## GIVEN PROBLEM
Look through the data below. Pick out the lines holding the string "return".
******
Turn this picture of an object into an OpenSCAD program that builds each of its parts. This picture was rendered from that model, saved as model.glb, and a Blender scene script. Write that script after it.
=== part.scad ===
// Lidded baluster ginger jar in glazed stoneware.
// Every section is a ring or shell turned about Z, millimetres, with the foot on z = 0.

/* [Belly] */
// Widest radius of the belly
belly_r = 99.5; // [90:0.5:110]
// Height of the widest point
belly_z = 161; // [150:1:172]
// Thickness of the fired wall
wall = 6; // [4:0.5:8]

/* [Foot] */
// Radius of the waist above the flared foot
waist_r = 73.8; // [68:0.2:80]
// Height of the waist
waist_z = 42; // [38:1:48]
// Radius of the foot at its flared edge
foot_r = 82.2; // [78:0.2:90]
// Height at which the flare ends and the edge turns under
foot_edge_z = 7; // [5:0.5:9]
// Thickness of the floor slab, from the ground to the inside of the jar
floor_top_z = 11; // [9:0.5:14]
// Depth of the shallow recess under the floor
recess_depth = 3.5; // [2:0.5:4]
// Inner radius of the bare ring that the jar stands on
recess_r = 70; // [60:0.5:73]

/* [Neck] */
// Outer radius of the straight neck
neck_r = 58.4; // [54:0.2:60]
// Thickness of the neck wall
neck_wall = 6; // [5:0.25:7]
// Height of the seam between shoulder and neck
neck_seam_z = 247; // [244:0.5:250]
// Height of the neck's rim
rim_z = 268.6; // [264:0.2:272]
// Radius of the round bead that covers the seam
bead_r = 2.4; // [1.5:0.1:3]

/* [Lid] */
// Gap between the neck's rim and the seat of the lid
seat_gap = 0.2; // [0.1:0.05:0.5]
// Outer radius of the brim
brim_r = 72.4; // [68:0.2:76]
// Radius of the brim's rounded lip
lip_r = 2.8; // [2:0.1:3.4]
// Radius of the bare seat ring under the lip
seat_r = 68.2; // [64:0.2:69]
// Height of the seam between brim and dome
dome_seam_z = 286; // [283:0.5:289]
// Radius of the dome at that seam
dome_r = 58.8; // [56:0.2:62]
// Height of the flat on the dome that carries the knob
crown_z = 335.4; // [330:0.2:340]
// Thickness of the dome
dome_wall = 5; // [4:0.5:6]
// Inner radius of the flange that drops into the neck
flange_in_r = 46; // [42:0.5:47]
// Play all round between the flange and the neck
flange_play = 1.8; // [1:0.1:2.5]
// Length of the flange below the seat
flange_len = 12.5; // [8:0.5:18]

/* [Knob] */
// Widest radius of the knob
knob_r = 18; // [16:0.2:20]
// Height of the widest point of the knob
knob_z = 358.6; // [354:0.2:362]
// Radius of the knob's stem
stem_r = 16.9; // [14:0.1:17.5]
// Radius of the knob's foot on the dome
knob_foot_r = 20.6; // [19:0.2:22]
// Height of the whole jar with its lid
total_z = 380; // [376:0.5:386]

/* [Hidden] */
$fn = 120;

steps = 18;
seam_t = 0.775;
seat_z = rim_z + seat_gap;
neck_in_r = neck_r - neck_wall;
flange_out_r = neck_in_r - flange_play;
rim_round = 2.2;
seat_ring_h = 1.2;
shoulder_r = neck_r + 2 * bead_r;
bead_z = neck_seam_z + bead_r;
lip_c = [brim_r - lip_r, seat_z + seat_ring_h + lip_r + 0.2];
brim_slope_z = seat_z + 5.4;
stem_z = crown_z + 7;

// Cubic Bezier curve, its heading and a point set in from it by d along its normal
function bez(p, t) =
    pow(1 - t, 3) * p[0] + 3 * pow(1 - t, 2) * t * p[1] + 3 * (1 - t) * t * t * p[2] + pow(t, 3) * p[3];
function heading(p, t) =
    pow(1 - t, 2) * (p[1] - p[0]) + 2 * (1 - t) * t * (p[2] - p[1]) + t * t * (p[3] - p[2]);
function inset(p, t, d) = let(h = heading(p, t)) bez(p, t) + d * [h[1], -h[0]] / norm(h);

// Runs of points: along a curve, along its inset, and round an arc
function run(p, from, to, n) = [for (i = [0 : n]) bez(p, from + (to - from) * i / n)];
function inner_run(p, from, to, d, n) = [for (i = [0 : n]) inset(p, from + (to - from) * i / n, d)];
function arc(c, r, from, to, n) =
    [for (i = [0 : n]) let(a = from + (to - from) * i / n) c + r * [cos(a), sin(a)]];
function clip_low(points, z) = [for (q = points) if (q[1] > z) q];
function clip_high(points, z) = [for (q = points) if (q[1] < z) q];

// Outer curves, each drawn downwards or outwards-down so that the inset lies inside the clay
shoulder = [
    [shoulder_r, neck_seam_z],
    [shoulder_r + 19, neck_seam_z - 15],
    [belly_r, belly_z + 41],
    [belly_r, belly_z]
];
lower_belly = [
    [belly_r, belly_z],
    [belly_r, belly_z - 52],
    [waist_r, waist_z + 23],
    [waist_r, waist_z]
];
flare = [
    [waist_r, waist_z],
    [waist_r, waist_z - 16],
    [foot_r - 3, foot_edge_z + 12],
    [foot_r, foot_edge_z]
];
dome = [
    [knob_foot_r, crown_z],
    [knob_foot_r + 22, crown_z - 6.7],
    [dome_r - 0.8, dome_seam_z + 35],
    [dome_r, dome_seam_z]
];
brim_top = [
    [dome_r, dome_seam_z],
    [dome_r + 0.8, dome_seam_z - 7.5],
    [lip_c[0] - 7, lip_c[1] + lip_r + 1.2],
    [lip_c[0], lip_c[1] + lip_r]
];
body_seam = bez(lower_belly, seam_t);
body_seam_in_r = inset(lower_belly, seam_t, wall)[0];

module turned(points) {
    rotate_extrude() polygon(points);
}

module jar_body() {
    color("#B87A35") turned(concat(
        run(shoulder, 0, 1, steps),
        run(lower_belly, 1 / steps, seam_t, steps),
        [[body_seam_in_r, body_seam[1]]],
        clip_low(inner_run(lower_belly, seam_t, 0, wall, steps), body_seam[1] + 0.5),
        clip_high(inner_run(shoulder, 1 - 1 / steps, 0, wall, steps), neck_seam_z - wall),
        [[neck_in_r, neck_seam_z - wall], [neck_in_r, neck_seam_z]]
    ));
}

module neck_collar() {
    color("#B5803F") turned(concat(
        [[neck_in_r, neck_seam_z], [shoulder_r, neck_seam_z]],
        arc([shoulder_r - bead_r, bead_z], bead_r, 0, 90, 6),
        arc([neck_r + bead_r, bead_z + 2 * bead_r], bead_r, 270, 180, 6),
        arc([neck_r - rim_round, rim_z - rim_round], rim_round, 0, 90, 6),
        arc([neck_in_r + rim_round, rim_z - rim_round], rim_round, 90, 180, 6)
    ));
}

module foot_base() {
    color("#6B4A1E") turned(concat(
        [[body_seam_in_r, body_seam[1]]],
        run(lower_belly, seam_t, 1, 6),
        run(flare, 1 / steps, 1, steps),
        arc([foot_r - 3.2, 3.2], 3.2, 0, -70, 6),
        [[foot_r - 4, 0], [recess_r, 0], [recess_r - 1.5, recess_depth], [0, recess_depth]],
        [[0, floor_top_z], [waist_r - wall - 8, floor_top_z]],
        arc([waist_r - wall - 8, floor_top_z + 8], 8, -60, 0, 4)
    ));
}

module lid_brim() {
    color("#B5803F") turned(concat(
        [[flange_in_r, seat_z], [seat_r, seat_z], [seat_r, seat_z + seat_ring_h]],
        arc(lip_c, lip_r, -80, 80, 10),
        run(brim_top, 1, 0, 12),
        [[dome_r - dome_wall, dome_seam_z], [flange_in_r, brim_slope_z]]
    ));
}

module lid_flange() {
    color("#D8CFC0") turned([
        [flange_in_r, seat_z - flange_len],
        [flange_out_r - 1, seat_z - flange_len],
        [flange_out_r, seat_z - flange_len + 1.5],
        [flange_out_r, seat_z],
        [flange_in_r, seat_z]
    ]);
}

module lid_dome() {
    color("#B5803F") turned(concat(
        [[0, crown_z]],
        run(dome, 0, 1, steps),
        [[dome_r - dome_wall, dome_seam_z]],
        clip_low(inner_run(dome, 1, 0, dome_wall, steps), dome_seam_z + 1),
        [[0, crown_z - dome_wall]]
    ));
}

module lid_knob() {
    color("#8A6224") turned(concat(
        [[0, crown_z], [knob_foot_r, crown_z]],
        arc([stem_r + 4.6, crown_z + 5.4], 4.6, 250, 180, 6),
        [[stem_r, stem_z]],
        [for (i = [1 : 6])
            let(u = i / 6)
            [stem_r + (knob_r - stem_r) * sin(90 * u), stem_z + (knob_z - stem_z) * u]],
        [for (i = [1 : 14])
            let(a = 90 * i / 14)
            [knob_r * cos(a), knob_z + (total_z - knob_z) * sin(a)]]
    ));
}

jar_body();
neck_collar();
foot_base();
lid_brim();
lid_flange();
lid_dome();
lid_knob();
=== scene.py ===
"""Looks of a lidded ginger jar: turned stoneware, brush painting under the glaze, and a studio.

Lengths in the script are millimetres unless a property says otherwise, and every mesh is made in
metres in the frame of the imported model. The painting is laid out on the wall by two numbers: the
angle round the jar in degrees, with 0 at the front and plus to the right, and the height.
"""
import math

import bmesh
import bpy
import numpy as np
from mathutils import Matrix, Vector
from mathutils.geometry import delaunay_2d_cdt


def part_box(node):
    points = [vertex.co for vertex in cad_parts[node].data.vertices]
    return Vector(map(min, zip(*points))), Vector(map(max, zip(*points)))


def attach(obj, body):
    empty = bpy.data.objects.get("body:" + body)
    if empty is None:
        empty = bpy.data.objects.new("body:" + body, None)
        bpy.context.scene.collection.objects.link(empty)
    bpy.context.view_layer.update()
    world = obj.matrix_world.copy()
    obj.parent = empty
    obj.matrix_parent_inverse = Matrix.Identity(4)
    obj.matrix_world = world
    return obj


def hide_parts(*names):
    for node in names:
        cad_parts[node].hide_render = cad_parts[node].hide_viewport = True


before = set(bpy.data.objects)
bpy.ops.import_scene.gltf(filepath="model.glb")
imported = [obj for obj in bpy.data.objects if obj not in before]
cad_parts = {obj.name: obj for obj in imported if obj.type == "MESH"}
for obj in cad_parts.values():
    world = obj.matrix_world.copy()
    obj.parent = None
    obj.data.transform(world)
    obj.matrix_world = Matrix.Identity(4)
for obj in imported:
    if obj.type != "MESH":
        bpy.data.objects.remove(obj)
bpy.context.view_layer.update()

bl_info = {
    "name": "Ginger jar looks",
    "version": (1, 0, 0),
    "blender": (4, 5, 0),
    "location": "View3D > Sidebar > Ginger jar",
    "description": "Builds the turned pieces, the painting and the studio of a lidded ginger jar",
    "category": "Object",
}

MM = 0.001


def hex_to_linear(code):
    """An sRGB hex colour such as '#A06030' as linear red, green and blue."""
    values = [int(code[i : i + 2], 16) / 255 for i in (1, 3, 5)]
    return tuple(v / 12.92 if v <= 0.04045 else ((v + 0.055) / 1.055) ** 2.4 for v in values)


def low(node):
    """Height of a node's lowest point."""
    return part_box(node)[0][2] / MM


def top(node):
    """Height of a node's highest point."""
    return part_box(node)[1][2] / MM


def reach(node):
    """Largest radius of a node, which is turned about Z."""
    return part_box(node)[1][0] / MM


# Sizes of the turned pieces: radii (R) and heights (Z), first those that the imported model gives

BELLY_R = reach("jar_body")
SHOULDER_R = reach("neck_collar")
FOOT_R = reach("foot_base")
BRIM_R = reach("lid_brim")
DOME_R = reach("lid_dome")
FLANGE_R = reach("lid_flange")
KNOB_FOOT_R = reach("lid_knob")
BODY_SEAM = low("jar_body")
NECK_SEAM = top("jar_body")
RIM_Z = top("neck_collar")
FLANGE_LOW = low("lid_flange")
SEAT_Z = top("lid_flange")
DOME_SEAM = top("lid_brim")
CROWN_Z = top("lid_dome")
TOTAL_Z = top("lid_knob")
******
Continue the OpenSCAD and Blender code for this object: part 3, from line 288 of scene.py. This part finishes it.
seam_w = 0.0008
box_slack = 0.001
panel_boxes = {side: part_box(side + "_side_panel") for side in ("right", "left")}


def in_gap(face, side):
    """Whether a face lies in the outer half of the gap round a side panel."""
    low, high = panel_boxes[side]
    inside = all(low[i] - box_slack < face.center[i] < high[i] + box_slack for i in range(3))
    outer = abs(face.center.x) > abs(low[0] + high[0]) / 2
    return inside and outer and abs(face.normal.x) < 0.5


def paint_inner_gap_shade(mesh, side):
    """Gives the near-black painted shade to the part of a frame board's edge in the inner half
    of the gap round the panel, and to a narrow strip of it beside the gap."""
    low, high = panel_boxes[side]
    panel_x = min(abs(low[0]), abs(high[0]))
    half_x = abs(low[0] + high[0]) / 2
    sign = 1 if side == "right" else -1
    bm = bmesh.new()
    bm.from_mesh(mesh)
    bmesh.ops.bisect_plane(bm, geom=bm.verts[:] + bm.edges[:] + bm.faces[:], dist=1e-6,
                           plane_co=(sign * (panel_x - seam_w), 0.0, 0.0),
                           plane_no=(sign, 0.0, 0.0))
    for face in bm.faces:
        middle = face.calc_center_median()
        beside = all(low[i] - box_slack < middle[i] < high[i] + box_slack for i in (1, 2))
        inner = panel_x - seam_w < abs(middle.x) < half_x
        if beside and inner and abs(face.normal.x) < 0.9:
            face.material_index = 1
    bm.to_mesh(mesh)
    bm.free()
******
## RESULT OF THIS TASK
    return Vector(map(min, zip(*points))), Vector(map(max, zip(*points)))
    return obj
    return tuple(v / 12.92 if v <= 0.04045 else ((v + 0.055) / 1.055) ** 2.4 for v in values)
    return part_box(node)[0][2] / MM
    return part_box(node)[1][2] / MM
    return part_box(node)[1][0] / MM
    return inside and outer and abs(face.normal.x) < 0.5